Archbishop Nikolai (Pochtovy) of Vasylkiv drew the attention of the Head of State to these moments in his speech at the prayer standing. In particular, Vladyka asked Zelensky to end the persecution of believers in the UOC and to withdraw the invitation of Patriarch Bartholomew to come to Ukraine. “We ask you to withdraw the invitation of Patriarch Bartholomew as he is not the Head of our Church, not even the official representative of the state from which he comes. This (the granting of the Tomos to the OCU – Ed.) failed to bring peace, unity to the Ukrainian Orthodox community. We ask you for the sake of peace in Ukraine, for the sake of religious peace! We pray for our Ukrainian state, for our Church and give our lives for peace in Ukraine. We hope that you will listen to us,” Vladyka Nikolai said.

Address by Archbishop Nikolai. Photo: UOC

In this respect one needs to understand that inviting the head of the Phanar to Ukraine, Vladimir Zelensky hardly did it of his own accord. Let's refer to August 2019, when Patriarch Bartholomew and Vladimir Zelensky were supposed to sign a joint statement. However, at the last moment, “the parties did not understand each other,” and the President’s team refused to sign a document prepared at Phanar in cooperation with the Foreign Ministry (where Poroshenko’s personnel were still sitting). Consequently, at that time the President of Ukraine was very far from fawning on Phanar, and even more so from inviting its head to Kyiv.

We can only guess about the reasons for such dramatic changes, but another thing is clear – the Head of State has no personal interest in cooperation with Phanar. Unlike, for example, Petro Poroshenko. This means that if he is presented with more weighty arguments than those being at his disposal now, the situation can take a U-turn. One of these arguments can be the stance of ”Miriane”.

Will Montenegrin scenario work in Ukraine?

Zelensky cannot but understand that the fight against the Church always and in all cases ends in failure. There are more than enough examples. Metropolitan Clement (Vecheria) noted that "no one has ever succeeded in speculating on the feelings of believers."

He stressed that those who tried to do this, "always received the most deplorable result for themselves," because "it is not the electoral calculations that make a difference here, but the will of God," which no politician can falsify.

Poroshenko is a good case in point. Of course, the Church has nothing to do his political loss directly; the UOC has never officially announced its position on the presidential elections. But millions of believers could see Poroshenko was actually trying to destroy their Church, and therefore voted for another candidate. However, if this candidate continues Poroshenko's anti-church policy, he may face the same fate in the next elections. Only now the lay people can be much more active. For example, like their brothers in Christ in Montenegro.
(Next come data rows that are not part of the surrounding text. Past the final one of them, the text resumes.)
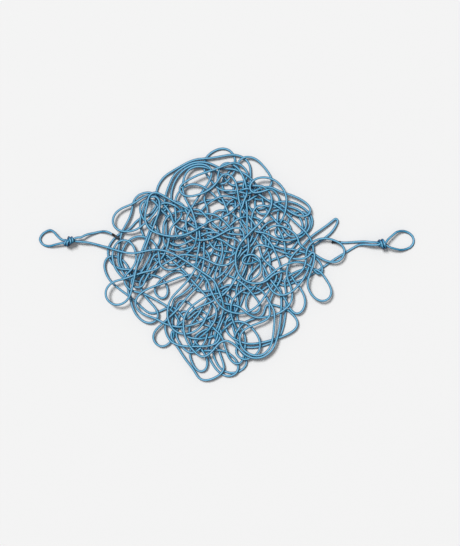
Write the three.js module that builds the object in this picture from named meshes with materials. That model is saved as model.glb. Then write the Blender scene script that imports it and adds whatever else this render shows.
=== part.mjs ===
// Dynamic climbing rope, flaked into a loose pile, with a knotted loop tied in each end.
// Millimetres, +Z up. The origin is on the ground under the middle of the whole rope.
import * as THREE from 'three';

// The rope itself
const ROPE_DIAMETER = 11;
const SHEATH_WALL = 1.2;
const INNER_STRANDS = 3;
const OUTER_STRANDS = 9;
const ROPE_SIDES = 10;
const STRAND_SIDES = 8;

// Its two ends
const SLEEVE_LENGTH = 40;
const SLEEVE_WALL = 0.6;
const MELTED_END = 2.5;
const MELTED_SHRINK = 0.2;

// Gaps: between faces that touch, and between strands that cross
const FACE_GAP = 0.3;
const CROSSING_GAP = 0.9;
const LAY_PASSES = 40;

// The pile: loops whose middles swing round the pile while they are laid on each other
const PILE_MIDDLE = [-46, 2];
const PILE_LOOPS = 24;
const LOOP_RADIUS = 190;
const LOOP_RADIUS_CHANGE = 50;
const LOOP_SWING = 310;
const LOOP_SWING_CHANGE = 35;
const SWINGS = 7;
const RADIUS_WAVES = 13;
const SWING_WAVES = 3;
const LOOP_STEPS = 24;
const LOOP_SIDES = 6;
const PILE_END_TURN = 0.168;
const PILE_TURN = THREE.MathUtils.degToRad(-64.5);

// The inner turns of the pile, a plain low mound that the outer loops lie over
const MOUND_RADIUS = 400;
const MOUND_HEIGHT = 36;
const MOUND_RINGS = 6;
const MOUND_SIDES = 48;

// The first turns of the pile that the mound stands for, in loop steps
const HIDDEN_STEPS = 8;

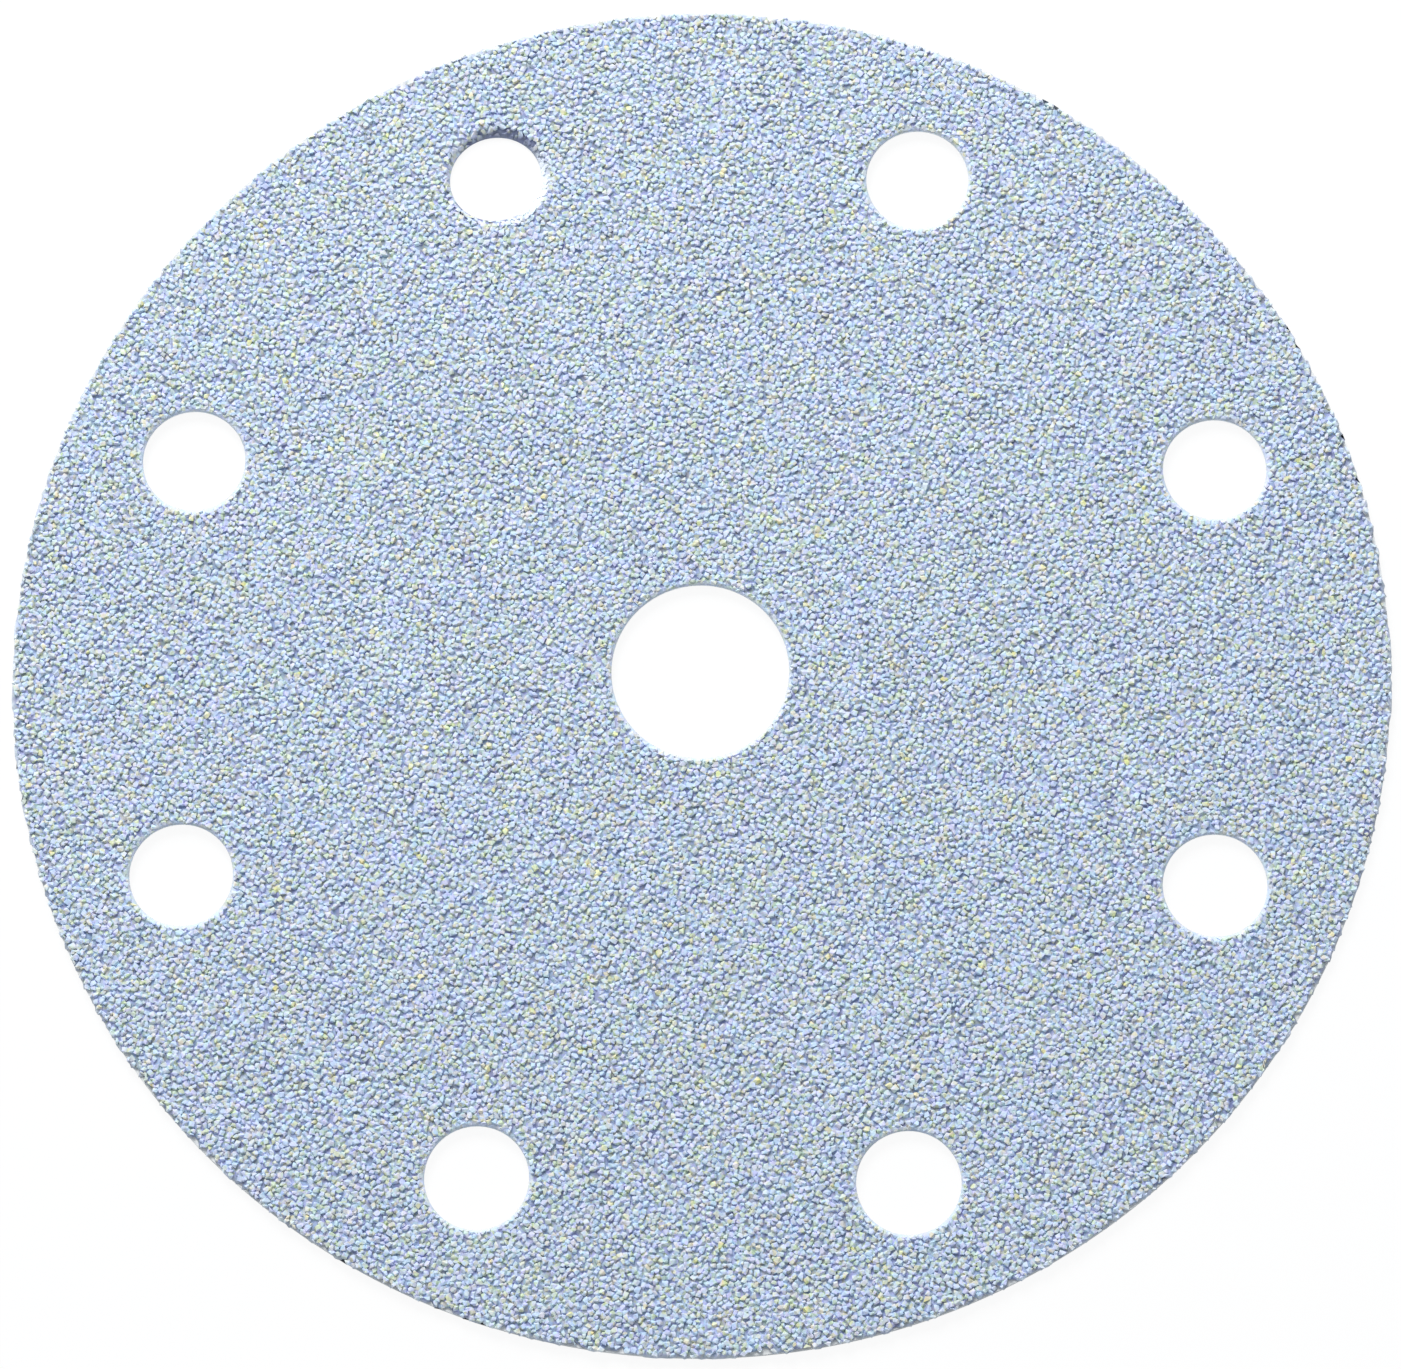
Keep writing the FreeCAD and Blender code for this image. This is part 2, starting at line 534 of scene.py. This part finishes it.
def add_bake_map(mesh, up, turn):
    """A flat map of a piece seen from above (up 1) or below (up -1), its walls folded outwards.

    Faces turned away from that side are hidden, and are parked small in a free corner.
    """
    corners = np.zeros(len(mesh.loops), np.int32)
    mesh.loops.foreach_get("vertex_index", corners)
    places = np.zeros(len(mesh.vertices) * 3)
    mesh.vertices.foreach_get("co", places)
    places = places.reshape(-1, 3)[corners]
    normals = np.zeros(len(mesh.polygons) * 3)
    mesh.polygons.foreach_get("normal", normals)
    corner_counts = np.zeros(len(mesh.polygons), np.int32)
    mesh.polygons.foreach_get("loop_total", corner_counts)
    normals = np.repeat(normals.reshape(-1, 3), corner_counts, axis=0)
    folded = places[:, :2] + normals[:, :2] * np.abs(SHEET_THICKNESS - places[:, 2:])
    turned = folded @ np.array(Matrix.Rotation(turn, 2))
    turned -= turned.min(axis=0)
    turned /= turned.max(axis=0)
    hidden = normals[:, 2] * up < TURNED_AWAY
    turned[hidden] *= PARKED_SHARE
    mesh.uv_layers.new(name="OFBake").data.foreach_set("uv", turned.ravel())


# Materials

def material(name):
    """A new material with its nodes, and its Principled shader."""
    made = bpy.data.materials.new(name)
    made.use_nodes = True
    return made, made.node_tree.nodes["Principled BSDF"]


def node(tree, kind, inputs=(), **settings):
    """A node of that kind, with its settings, and its inputs set or linked by name or number."""
    made = tree.nodes.new(kind)
    for name, value in settings.items():
        setattr(made, name, value)
    for name, value in dict(inputs).items():
        if isinstance(value, bpy.types.NodeSocket):
            tree.links.new(value, made.inputs[name])
        else:
            made.inputs[name].default_value = value
    return made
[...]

President Djukanovic has ruled his country since 1991. It seemed that his positions were unshakable, and Montenegro would be in his hands for a long time. However, Djukanovic made a fatal mistake by openly opposing the Church and initiating a law according to which the land under the temples and monasteries built before December 1, 1918 (when Montenegro joined the Kingdom of Serbs, Croats and Slovenes) should be transferred to the state. The state, in turn, had to hand the land over to the schismatic “Montenegrin Orthodox Church”. This fate awaited more than 600 churches and monasteries. In the end, Orthodox Montenegro rose to the occasion and rebelled in the literal sense of the word.

Literally hundreds of thousands of people took to the streets of Montenegrin cities for peaceful religious processions in defense of the shrines, chanting the words "We will not give the shrines!" On some days, prayer processions gathered up to 300,000 people, which is almost half of the population of Montenegro. But instead of canceling anti-church laws, Djukanovic decided to start repressions against the most active defenders of the Church. In particular, Bishop Joannikije of Budimlja-Niksic was arrested, while his vicar Vladyka Methodius, abbot of the Cetinje monastery, was severely beaten, and several criminal cases were brought against Metropolitan Amfilohije (Radovic) of Montenegro-Littoral. Such actions of the authorities forced Metropolitan Amfilohije to appeal to the people of the country with a statement that the authorities of Montenegro had discredited themselves and to vote against them means to vote for the Church. As a result, Milo Djukanovic lost the elections and, although he remained president, he lost de facto power in the country.

Believers near the Office of the President. Photo: UOC

This story is very revealing, because it demonstrated to politicians around the world the enormous potential of associations of believers. If we are united, if we are driven by the lofty goal of protecting our Mother Church, rather than our pecuniary interests, then God is with us and we are invincible. This is what the Montenegrin case is about.

Yes, Ukraine is not Montenegro. Our population is 40 million against Montenegro’s 600,000. True though, not all citizens are believers of the UOC in Ukraine and the UOC has always humbly prayed and silently gone though trials, disengaging itself from any political actions.

Yet, we have never had the situation that has developed over the past two years around the UOC. And we have many millions of believers. If not all, half of them will definitely come out to defend their shrines, because if the authorities fail to protect the Church and its rights, then the believers will have to bear the brunt.

So far, only 20,000 people have joined in the event. But soon we celebrate the feast of the Baptism of Rus, the day when hundreds of thousands of laity, members of our holy Church, gather for the procession in Kyiv. So if the authorities want to see how many of us there are in total, we will come to the President again. Now all together.